Eine ganz andere Farbe brachte „Tria ex uno“, ein Werk zwischen Klang und Innovation des derzeitigen Capell Compositeurs der Staatskapelle, Georg Friedrich Haas (*1953) ins Programm. 2001 entstanden, orientiert er sich darin auf das Grundmotiv einer Messe („Missa L’homme armé super voces musicales“) des Renaissance-Komponisten Josquin Desprez, das sehr klangschön vorgestellt wurde. Mit ungewöhnlicher Instrumentierung, einer Mischung aus herkömmlichen Instrumenten wie Violine, Violoncello, Klavier, Flöte usw. sowie Xylophon, Pauke, Schlagwerk usw. erzeugten sechs Musiker, die mitunter auch verschiedene Instrumente bedienten, gewohnte und moderne Klänge, rhythmisch orientiert und auch leicht hämmernd, mit denen Haas das Ausgangsmaterial sukzessive variiert und verarbeitet, bis allmählich im 3. Satz immer konsequenter aus dem historischen Vorbild eine eigenständige Neukomposition mit Mikrotonalität und Obertonharmonien entsteht und damit eine Brücke aus der Gegenwart zurück zu den Anfängen der europäischen Kunstmusik geschlagen wird.

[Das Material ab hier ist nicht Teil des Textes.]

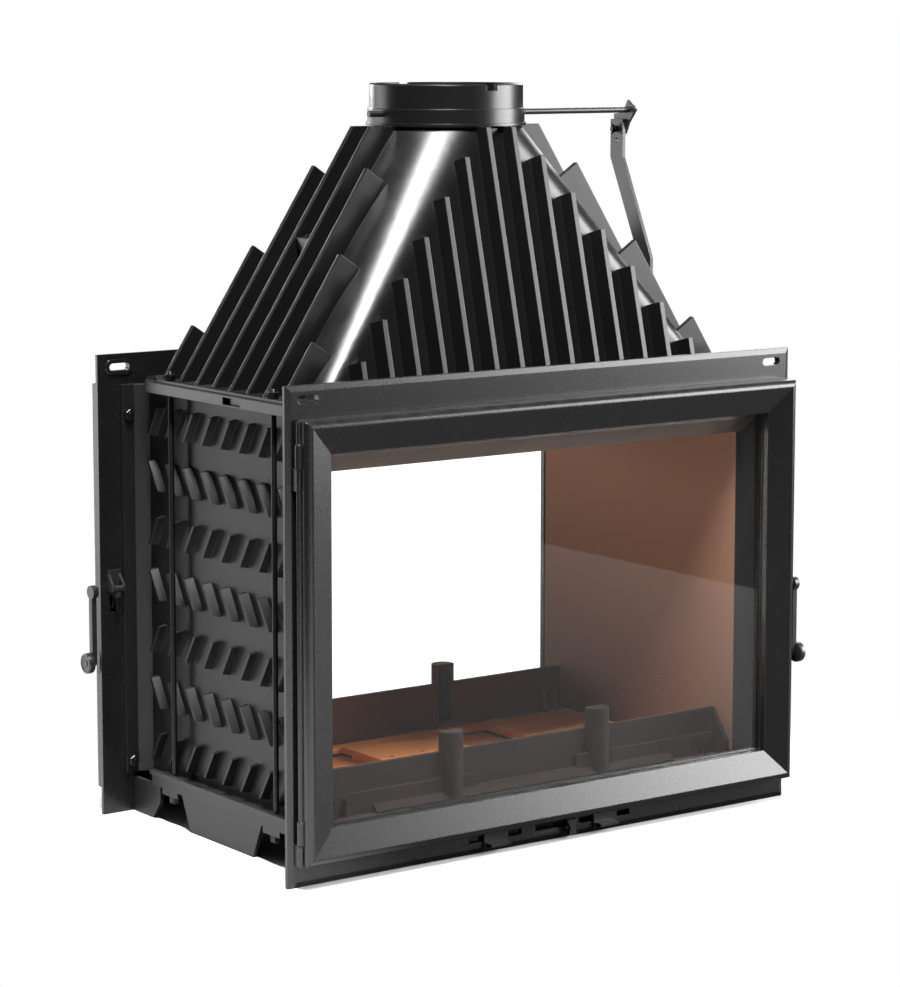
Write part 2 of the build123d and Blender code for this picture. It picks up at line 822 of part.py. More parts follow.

Zurück ins 19./20. Jahrhundert zu Ludwig van Beethoven führte danach sein „Trio D-Dur“ (op. 70) für Klavier, Violine und Violoncello, das „Geistertrio“, das seinen Namen den dunklen, teilweise schauerlich-schönen Klangsphären im langsamen Mittelsatz („Largo assai ed espressivo“) verdankt. Susanne Branny, Violine, und Titus Maack, Violoncello, wurden am Klavier von Nikolaus Branny begleitet, der trotz seiner Jugend mit erstaunlichem Einfühlungsvermögen den Klavierpart flüssig und prägend mit musikalischem Empfinden als verbindendes Element gestaltete. Besonders im dritten Satz  ergänzten sich die drei Instrumente und verbanden sich im Zusammenspiel zu schöner Harmonie.

Dieser Kammerabend brachte viel Schönes, Neues und Interessantes. Leider können an dieser Stelle nicht alle Musikerinnen und Musiker namentlich genannt werden, obwohl jeder zum Gelingen der vier Kompositionen mit ganzem Einsatz beitrug.